← К описанию

Джулия Ливай - Мой нигерийский муж, или Богатая белая леди



Вступление

Этот вирус вы не найдете в списке тропических болезней – но родом он из тропиков.

Количество заразившихся им не опубликуют в новостях – но именно он поражает почти каждого белого, попавшего в Нигерию, а тяжесть симптомов – непредсказуема.

Лечения нет. Если он попал к вам в кровь – вы обречены болеть им до конца ваших дней. Имя ему – Нигерийский вирус.

Необъяснимая, не поддающаяся анализу или смыслу, преследующая вас всю жизнь глухая тоска по этой удивительной стране, в которой вы прожили когда-то кусочек своей жизни, а потом покинули её.

Как бы вы ни кляли её жару, и бедность, и бардак на дорогах, и её малярийных комаров, и перебои с электричеством – вам не вырвать из сердца эту занозу.
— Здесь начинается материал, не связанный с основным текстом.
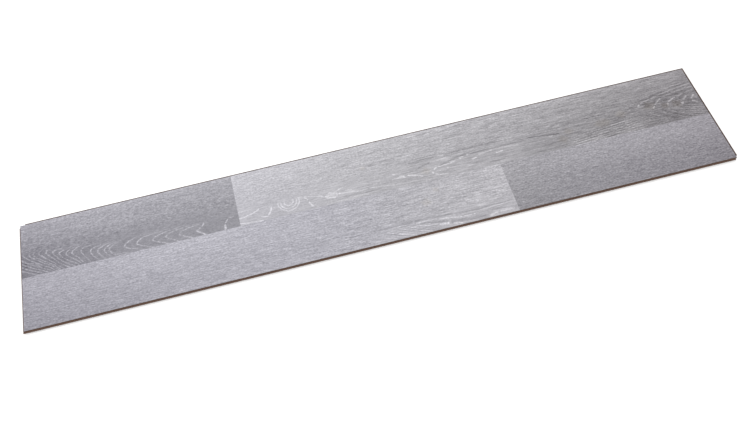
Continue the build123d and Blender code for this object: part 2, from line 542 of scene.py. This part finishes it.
class Nodes:
    """Builds a node tree in short lines."""

    def __init__(self, tree):
        self.tree = tree

    def add(self, kind, *inputs, out=0, **settings):
        """New node with its first inputs fed; returns one of its outputs."""
        node = self.tree.nodes.new(kind)
        for name, value in settings.items():
            setattr(node, name, value)
        for socket, value in zip(node.inputs, inputs):
            self.feed(socket, value)
        return Field(self, node.outputs[out])

    def feed(self, socket, value):
        """Link a field to an input, or set the input to a plain value."""
        if isinstance(value, Field):
            self.tree.links.new(value.socket, socket)
        else:
            socket.default_value = value

    def math(self, operation, *values):
        return self.add("ShaderNodeMath", *values, operation=operation)

    def place(self, unit):
        """Object coordinates as three fields, in units of that many metres."""
        coordinates = self.tree.nodes.new("ShaderNodeTexCoord").outputs["Object"]
        split = self.tree.nodes.new("ShaderNodeSeparateXYZ")
        self.tree.links.new(coordinates, split.inputs[0])
        return [Field(self, socket) / unit for socket in split.outputs]

    def noise(self, x, y, z, detail, roughness=0.5):
        """Noise about 0, mostly between -0.3 and 0.3, with grains of about one unit."""
        node = self.tree.nodes.new("ShaderNodeTexNoise")
        self.feed(node.inputs["Vector"], self.add("ShaderNodeCombineXYZ", x, y, z))
        node.inputs["Scale"].default_value = 1
        node.inputs["Detail"].default_value = detail
        node.inputs["Roughness"].default_value = roughness
        return Field(self, node.outputs[0]) - 0.5

    def seen_ray(self):
        """1 for rays from the camera, from a glossy surface or through glass, 0 for the light's own."""
        rays = self.tree.nodes.new("ShaderNodeLightPath").outputs
        camera, glossy, glass = (Field(self, rays[name]) for name in seen_rays)
        return camera.most(glossy).most(glass)

    def bump(self, height, strength):
        """Normal for a height field, whose unit is the relief's depth."""
        node = self.tree.nodes.new("ShaderNodeBump")
        node.inputs["Strength"].default_value = strength
        node.inputs["Distance"].default_value = relief_depth
        self.feed(node.inputs["Height"], height)
        return Field(self, node.outputs[0])

    def finish(self, shader, tones, roughness, relief):
        """Feed a shader with red, green and blue tones in steps of 255, a roughness and a normal."""
        colour = self.add("ShaderNodeCombineColor", *(tone / 255.0 for tone in tones))
        self.feed(shader.inputs["Base Color"], self.add("ShaderNodeGamma", colour, display_gamma))
        self.feed(shader.inputs["Roughness"], roughness)
        self.feed(shader.inputs["Normal"], relief)


def new_material(name):
    material = bpy.data.materials.new(name)
    material.use_nodes = True
    shader = material.node_tree.nodes["Principled BSDF"]
    return material, Nodes(material.node_tree), shader


def nearest(field, places):
    """Distance of a field from the nearest of some values."""
    gap = abs(field - places[0])
    for place in places[1:]:
        gap = gap.least(abs(field - place))
    return gap


def figure_group():
    """Node group for one grain figure: its share at a place, 1 along its line and 0 outside it."""
    tree = bpy.data.node_groups.new("grain_figure", "ShaderNodeTree")
    for name, kind in (
        ("place", "Vector"),
        ("start", "Vector"),
        ("along over length", "Vector"),
        ("across", "Vector"),
        ("length", "Float"),
        ("flat", "Float"),
        ("bow", "Float"),
        ("half width", "Float"),
    ):
        tree.interface.new_socket(name=name, in_out="INPUT", socket_type="NodeSocket" + kind)
    tree.interface.new_socket(name="share", in_out="OUTPUT", socket_type="NodeSocketFloat")
    nodes = Nodes(tree)
    sockets = tree.nodes.new("NodeGroupInput").outputs[:8]
    place, start, along, across, length, flat, bow, half_width = (Field(nodes, s) for s in sockets)
    way = nodes.add("ShaderNodeVectorMath", place, start, operation="SUBTRACT")
    done = nodes.add("ShaderNodeVectorMath", way, along, out=1, operation="DOT_PRODUCT")
    aside = nodes.add("ShaderNodeVectorMath", way, across, out=1, operation="DOT_PRODUCT")
    aside = abs(aside - (done - done * done) * (bow * 4.0))
    past = (abs(done - 0.5) * length - flat).most(0.0)
    share = (aside + past).step(*(half_width * edge for edge in line_edge))
    nodes.feed(tree.nodes.new("NodeGroupOutput").inputs[0], share)
    return tree


class Pen:
    """Draws grain figures at a wavering place."""

    def __init__(self, nodes, x, y):
        self.nodes = nodes
        self.x = x
        self.y = y
        self.place = nodes.add("ShaderNodeCombineXYZ", x, y)
        self.group = figure_group()

    def draw(self, start, end, half_width, bow=0.0):
        """Share of one figure."""
        way = Vector((*end, 0)) - Vector((*start, 0))
        across = Vector((-way.y, way.x, 0)).normalized()
        flat = max(way.length / 2 - end_taper * half_width, 0)
        node = self.nodes.tree.nodes.new("ShaderNodeGroup")
        node.node_tree = self.group
        line = ((*start, 0), way / way.length_squared, across, way.length, flat, bow, half_width)
        for socket, value in zip(node.inputs, (self.place, *line)):
            self.nodes.feed(socket, value)
        return Field(self.nodes, node.outputs[0])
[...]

И как бы ни была прекрасна и благополучна ваша жизнь после – вам не перестать вспоминать ту, прошедшую, снова и снова и неожиданно, не к месту, безо всякой связи, казалось бы, с настоящим задыхаться от ностальгии…

Глава 1.

Воспоминания Ники.

Резать по живому. «Не уходи, любимый!»

Трагедия нерождённого ребёнка. К началу…

– Тунде, возьми меня с собой, пожалуйста!

Ника напрягала последние силы, которых уже не было, чтобы не закричать, не зарыдать в полный голос.
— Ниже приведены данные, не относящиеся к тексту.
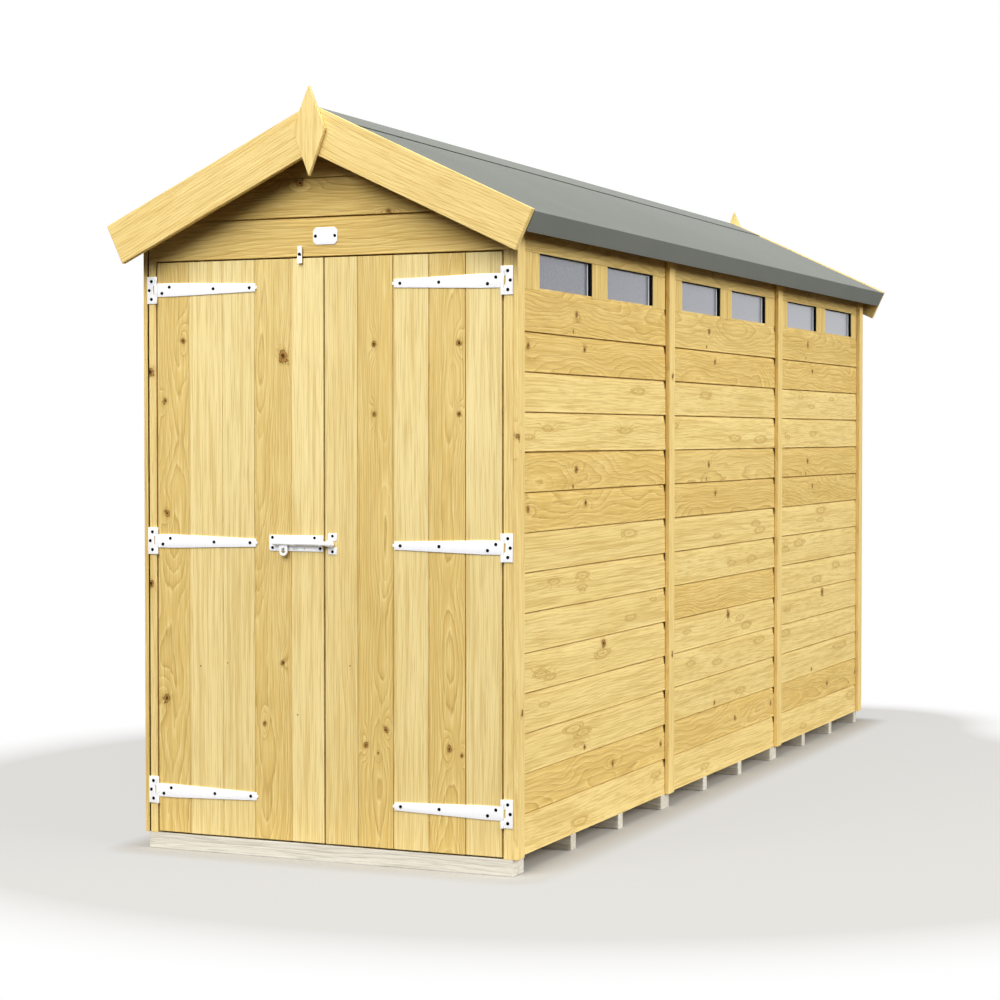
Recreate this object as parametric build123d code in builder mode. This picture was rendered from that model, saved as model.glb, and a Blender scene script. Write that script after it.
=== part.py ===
from build123d import *
import os
from math import atan, cos, radians, sin, tan

os.makedirs("parts", exist_ok=True)

# Wall box: the front face is at -Y, the ground is Z = 0
front_w = 1122.8        # over the two front posts
bearer_h = 45.0         # height of the ground bearers
gable_d = 50.0          # depth of a gable wall with its boards
panel_l = 1200.0        # one side wall panel
panels = 3
rear_cut = 60.0         # the rear panel is cut this much shorter
joint = 0.5             # pieces that share a node stand this far apart

# Lap boards
lap_t = 10.0            # thickness of a board
lap_pitch = 107.9       # exposed height of a board
lap_w = 123.0           # full height of a board
side_boards = 14

# Framing
stud = 27.0             # thickness of a stud
stud_w = 44.0           # wide face of a stud
plate_rise = 90.3       # top of the side walls' plates above the windows
rafter_toe = 36.0       # underside of the roof boards above the plates
floor_t = 12.0
bearer_w = 38.0
front_bearer_w = 36.0
section_bearers = 4     # under each floor section
floor_short = 34.0      # the last section ends this far before the rear face

# Corner and cover strips
strip_t = 13.2
strip_w = 54.0

# Doors
door_rise = 86.3        # top of the doors above the top side board
door_gap = 5.0          # running gap round each door
door_t = 15.0
door_boards = 5
groove = 2.0            # V groove between two door boards
stile_w = 30.0
ledge_h = 95.0
ledge_t = 20.0
ledge_end = 10.0        # ledge end to the door's free edge
brace_w = 70.0
brace_foot = 110.0      # length of a brace's foot along its ledge
door_stop = 20.0        # the header reaches this far down behind the doors
hinge_low = 117.0       # lowest hinge above the doors' lower edge
hinge_high = 76.0       # highest hinge below the doors' upper edge

# T hinges
leaf_t = 2.5
leaf_h = 76.0
leaf_w = 34.0
knuckle_r = 4.5
knuckle_gap = 0.4
pin_r = 2.5
pin_clearance = 0.06
strap_free = 213.4      # straps' ends to the doors' meeting line
strap_root = 37.5
strap_tip = 22.0
strap_straight = 60.0   # strap keeps its full height this far from the pin
nub_l = 5.0             # nub on the strap's end
nub_h = 8.0
slot_w = 5.0            # slot in the leaf beside the strap's knuckle
slot_h = 24.0

# Bolt
bolt_rise = 1.0         # bolt above the middle hinges
bolt_plate_l = 168.0
bolt_plate_h = 44.0
bolt_plate_t = 2.0
bolt_plate_r = 5.0      # rounded corners, at the plate's outer end
spare_hole_r = 2.0      # two screw holes left empty
spare_hole_in = 58.0    # from the plate's inner end
spare_hole_spread = 29.0
rod_r = 6.5
rod_l = 187.0
rod_reach = 32.0        # rod end past the doors' meeting line
rod_clearance = 0.4
rod_chamfer = 1.2
guide_w = 10.0
guide_t = 2.0
guide_foot = 8.0
guide_insets = (0.0, 84.0)  # from the plate's inner end
keep_w = 26.0           # feet
keep_arch_w = 15.0
keep_h = 58.0
keep_x = 12.6
eye_t = 6.0
eye_w = 24.5
eye_hole_w = 12.0
eye_drop = 35.0         # lowest point of the eye below the rod's axis
eye_from_tip = 154.0

# Turn button
button_x = -71.3
button_w = 13.5
button_up = 23.0
button_down = 25.0
button_t = 2.0
button_corner = 2.0
button_lap = 14.0       # button below the doors' top edge
button_pivot_r = 2.5
button_head_r = 4.5
button_head_t = 2.0
button_slack = 0.3

# Blank plate on the gable
badge_x = 4.5
badge_w = 74.0
badge_h = 47.0
badge_t = 1.5
badge_cut = 9.0
badge_up = 54.0         # its centre above the gable boards' lower edge
badge_screws = 60.0
badge_hole_r = 2.2

# Windows
window_h = 94.0
window_w = 398.0
window_gap = 125.0      # between a panel's two windows
window_inset = 2.0      # window frames behind the boards' face
rebate_d = 11.0         # glass behind the window frames' face
rebate_w = 15.0
glass_t = 4.0
glass_slack = 1.0
window_lip = 7.0
lip_inset = 0.4

# Roof
roof_pitch = 25.3
eaves_reach = 85.9      # barge boards' lower ends outside the walls
barge_w = 117.0
barge_t = 18.0
roof_overhang = 57.3    # roof boards beyond the gable faces
roof_board_t = 11.0
felt_t = 2.0
felt_drop = 4.0         # felt below the barge boards' top line
felt_band = 58.0
felt_bend = 1.8
eaves_rail_h = 42.0
cap_l = 130.0
cap_t = 1.6
ridge_rail_s = 35.0

# Finials
finial_up = 49.0        # upper point above the barge boards' peak
finial_h = 244.4
finial_mid = 127.0      # widest place above the lower point
finial_w = 96.8
finial_t = 12.0
finial_tip_r = 1.0

# Values that follow from the ones above
half_w = front_w / 2
wall_l = 2 * gable_d + panels * panel_l - rear_cut
y0 = -wall_l / 2                        # front face
y1 = wall_l / 2                         # rear face
z0 = bearer_h                           # lower edge of the cladding
lap_d = lap_t * (1 + lap_w / lap_pitch)
stud_x = half_w - lap_d                 # outer face of the side studs
inner_x = stud_x - stud
floor_top = z0 + floor_t
front_frame = (y0 + lap_d, y0 + gable_d)
rear_frame = (y1 - gable_d, y1 - lap_d)
section_l = (wall_l - front_bearer_w - floor_short) / panels
slope = radians(roof_pitch)
board_top = felt_drop + felt_t
board_under = board_top + roof_board_t
rail_under = board_under + stud_w
sill_z = z0 + (side_boards - 1) * lap_pitch + lap_w
head_z = sill_z + window_h
plate_top = head_z + plate_rise
peak_z = plate_top + rafter_toe + stud_x * tan(slope) + board_under / cos(slope)
barge_l = (half_w + eaves_reach) / cos(slope)
door_z0 = z0 + door_gap
door_z1 = sill_z + door_rise
door_h = door_z1 - door_z0
gable_z = door_z1 + door_gap
header_z = door_z1 - door_stop
ledge_zs = (door_z0 + hinge_low, (door_z0 + hinge_low + door_z1 - hinge_high) / 2, door_z1 - hinge_high)
bolt_z = ledge_zs[1] + bolt_rise
hinge_x = half_w - stile_w
hinge_y = y0 - knuckle_r
strap_l = hinge_x - strap_free
door_edge = hinge_x - door_gap / 2
door_mid = door_gap / 2
roof_ends = (y0 - roof_overhang, y1 + roof_overhang)
side_names = {-1: "left", 1: "right"}
panel_names = ("front", "middle", "rear")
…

– Не уходи, любимый! Не оставляй меня сейчас одну!

Молодой красивый чернокожий мужчина – её муж, – уже одетый для своего очередного выхода, наводил последние штрихи: чистил туфли. Тщательно, как для рекламы, специальной щёточкой он набирал чуть крема из баночки – для обоих вещей имелось постоянное неизменное место в доме – и полировал свои уже и так идеально чистые чёрные туфли.

Чёрные брюки со стрелками, идеально выглаженная синяя рубашка – её подарок! – облегали стройную высокую фигуру. Выразительное, как с обложки журнала, словно вылепленное лицо, мягкие, большие, тёплые глаза, казалось, прожигали насквозь. Он был ослепительно красив безукоризненной, сладкой, даже чуть нежной красотой.
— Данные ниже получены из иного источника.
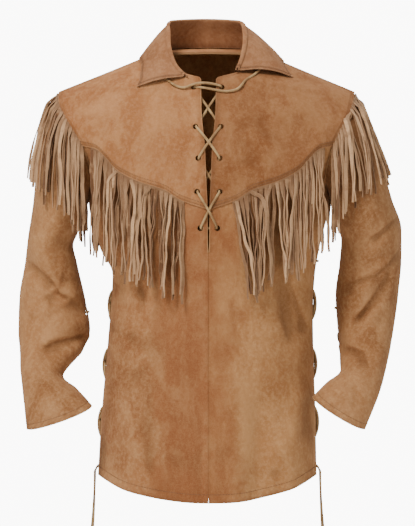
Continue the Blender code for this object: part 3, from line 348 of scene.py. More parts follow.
def smoothPath(points, steps):
    # a smooth curve through the given points
    path = []
    for k in range(len(points) - 1):
        before, start = points[max(k - 1, 0)], points[k]
        end, after = points[k + 1], points[min(k + 2, len(points) - 1)]
        for s in range(steps):
            t = s / steps
            path.append(0.5 * (2 * start + (end - before) * t
                               + (2 * before - 5 * start + 4 * end - after) * t * t
                               + (3 * start - before - 3 * end + after) * t**3))
    return path + [points[-1]]


def addFreeEnd(side, name):
    end = freeEnds[name]
    x, y, z = freeEnds["starts"][side]
    start = Vector((x, y * end["y"], z))
    ox, oy, oz = freeEnds["onward"]
    tip = Vector((sides[side] * end["swingOut"], end["swingY"], -end["length"]))
    knots = [start + Vector((ox * sides[side], oy, oz))]
    for share in freeEnds["knots"]:
        aside = Vector((0, freeEnds["bow"] * math.sin(math.pi * share), 0))
        swing = share ** freeEnds["swingPower"]
        knots.append(knots[0] + Vector((tip.x * swing, tip.y * swing, tip.z * share)) + aside)
    route = [p * mm for p in [start] + smoothPath(knots, freeEnds["steps"])]
    data = bpy.data.curves.new("laceEnd", "CURVE")
    data.dimensions = "3D"
    data.bevel_depth = freeEnds["diameter"] / 2 * mm
    data.bevel_resolution = 3
    data.use_fill_caps = True
    spline = data.splines.new("POLY")
    spline.points.add(len(route) - 1)
    for knot, point in zip(spline.points, route):
        knot.co = (*point, 1)
    cord = addObject("laceEnd_" + name + "_" + side, data)
    data.materials.append(thongFinish)
    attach(cord, "root")
    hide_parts("lace_end_" + name + "_" + side)


for sideName in sides:
    addFreeEnd(sideName, "long")
    addFreeEnd(sideName, "short")
print("the free lace ends hang")


# the cut of the shirt: the same sizes as the solids

cloth = {"wall": 1.6, "layerGap": 0.35, "seamGap": 0.3, "sideOpening": 10.0, "cell": 4.0,
         "sleeveCell": 3.3, "neckHalfWidth": 85, "neckDepth": 76, "bodyTall": 760, "yokeTall": 290,
         "bodyWide": 260, "sleeveLong": 620, "sleeveRound": 400, "topLevel": 11.999, "wobble": 0.8,
         "yokeSewn": 6.0, "collarSewn": 5.0, "sideShuts": (5.0, 5.8), "wobbleWaves": (150, 95, 60, 42, 30)}


bodyLevels = rowsOf(
    ("level", "frontY", "frontZ", "backY", "backZ", "leftX", "rightX", "edgeZ", "frontEdgeY", "backEdgeY",
     "turn"),
    (
        (0, -130, -757, 130, -760, 186, 190, -712, 0, 0, 90),
        (1, -126, -640, 128, -640, 184, 184, -612, 0, 0, 90),
        (2, -120, -525, 118, -525, 181, 175, -510, 0, 0, 90),
        (3, -117, -445, 108, -445, 180, 168, -430, 0, 0, 90),
        (4, -119, -382, 110, -380, 183, 165, -370, 0, 0, 90),
        (5, -122, -345, 115, -340, 191, 187, -322, 0, 0, 90),
        (6, -124, -312, 120, -300, 208, 206, -245, 0, 0, 88),
        (7, -125, -288, 123, -270, 200, 201, -203, -50, 50, 74),
        (8, -125, -258, 125, -240, 212, 215, -149, -76, 74, 60),
        (9, -119, -190, 125, -180, 226, 233, -120, -66, 64, 50),
        (10, -104, -115, 118, -110, 242, 250, -93, -43, 42, 42),
        (11, -76, -36, 104, -50, 248, 257, -70, -21, 22, 34),
        (12, -76, -36, 76, 22, 251, 257, -56, 0, 0, 20),
    ))
levelOf = {"underarm": 6, "yoke": 8, "neck": 11, "backNeck": 11.34, "shoulder": 12}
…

Чёрная от крема щёточка всё летала по поверхности туфель, управляемая тонкими длинными пальцами. Как бесконечная пытка скользила она, не пропуская ни одного миллиметра кожаной поверхности, ни одной складочки.

Тоска в очередной раз пронзила всё её существо: «Пусть чистит – бесконечно, – только пусть ещё побудет со мной! Только бы не уходил!» Слова-мысли, слова-крики, слова-слёзы метались как сумасшедшие в обезумевшем мозгу, рикошетили дальше – в тело: в сердце, захлебнувшееся от обиды, в горло, в руки, в ставшие вдруг ватными ноги, в живот, где уже почти два месяца зрел плод их любви, такой долгожданный для неё и так дорого ей стоящий.

Но вот он закончил наводить блеск, надел туфли. Потом зашёл в спальню, взял с полки баночку с кремом для лица, тщательно нанёс на свою и так идеальную тёмно-коричневую кожу, остаток намазал на руки. Взял дорогой дезодорант, тоже её подарок, и долго, по нескольку раз, опять и опять брызгал на шею, на одежду. Это был последний штрих.

– Всё, сейчас он уйдёт!

Беременная, замученная токсикозом женщина забилась в невидимой истерике.

– Что сделать, что сказать, как умолить его не уходить или хотя бы взять меня с собой?! Неужели он не понимает, не чувствует, что я за гранью, что я не могу сейчас остаться одна, что я сделаю что-то с собой! Как же он может быть таким бесчувственным! Ведь это же и его ребёнок! Ребёнок, которого он так хотел!

Ника вспомнила, как Тунде любовался малышами на улице, у друзей, даже глядя на плакаты с рекламой памперсов, как шептал ей – вновь и вновь: «Хочу ребёнка!»

«Да, я женщина, – думала Ника, – это я должна выносить его в своём теле, пережить эту сводящую с ума тошноту и ограничение во всём, невозможность спать на животе – любимая поза, – а потом муки родов! И я счастлива, что это моя доля! Я всё смогу, я не боюсь, я сильная, но, бог мой, не оставляй меня одну! Пусть тебе неудобно каждый раз брать с собой жену, пусть дополнительные хлопоты, но ведь тогда, раньше, ты с радостью брал их на себя! Почему же сейчас?»